A: "Well that was certainly...something."
GGS: "Yeah that was something alright, something horrendous. Thank god MY match is up next."
A: "What, your match isnt until next month!"
GGS: "Oh but I changed things myself, two can play your game Abby." A: "Its ABROZ!"
- Singles -
Mayham vs. Gordon G. Smack
Gordon G. Smack defeated Mayham with a Pinfall with foot on chest. at 0:15
Match Notes: One Mayham and Gordon got in the ring and the bell rang Mayham fell onto his back and Gordon put his foot on Mayham as ref Cosmos counted the three.
A: "Really, this is your game Smack. Well I wont allow it, this will be your last win."
- Singles -
Mimic vs. The Guardsman
Mimic defeated The Guardsman with a flying cross body block at 2:27
Match Rating: 0.00
Match Notes: The big bad Guardsman fell victim to the crafty Mimic. Guardsman did his best to put down the speedy Mime, but Mimic was too fast and eventually climbed to the top and when Guardsman turned around Mimic flew off with a perfect flying cross body block that managed to put Guardsman down and Mimic got the three count.
GGS: "Really? That supposed big bad moron actually lost to Mimic? What am I in the twilight Zone?"
A: "No unfortunately we are in the bleak zone."
- Closing -
"GGS: "Well that was certainly a show. A god awful show, but still a show. With any luck Cephus and Dialectus will put on a way worse show than us and next month I will be sitting beside Abroz that has not been eaten."
A: "For your sake and mine, that had better be true."

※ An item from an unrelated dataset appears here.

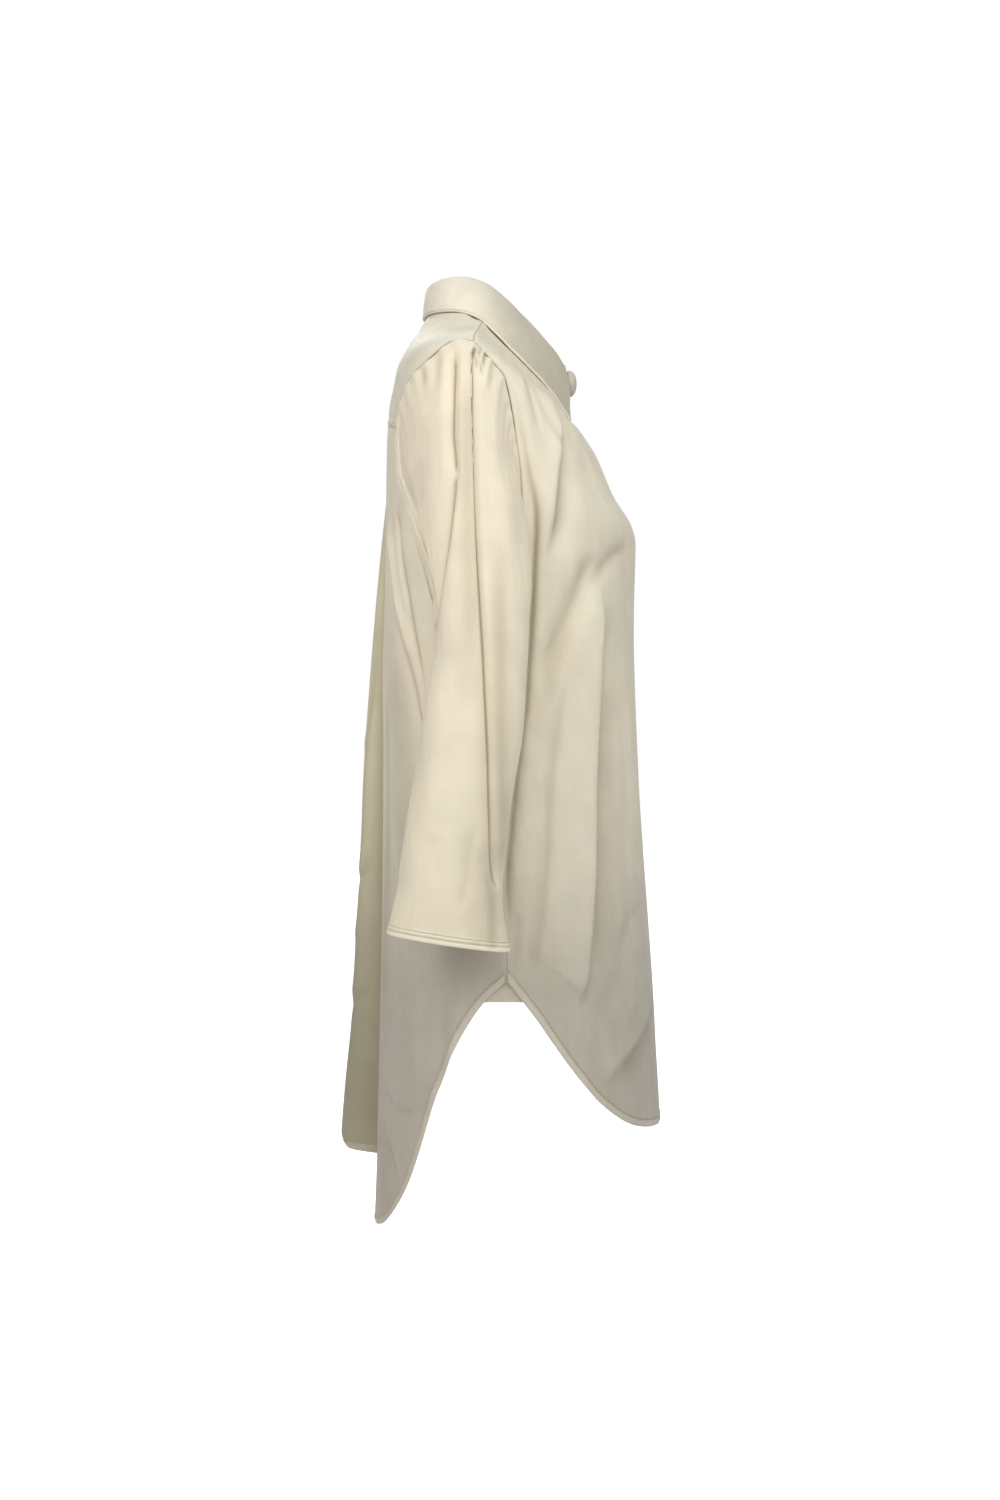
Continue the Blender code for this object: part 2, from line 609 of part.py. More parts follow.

GGS: "Oh dont worry Abby, Cephus is a total moron, there is no way he will outdo me. We will see you next month People, remember Keep on Smacking!"
Overall Card Rating: 0.03
Post by on_the_edge on Jun 4, 2020 3:49:59 GMT -5
Cephus has the better team.
For the record I will not be attending any of the shows. At least not inside. I plan to be outside picketing this abomination in hopes of getting it canceled to protect the kids.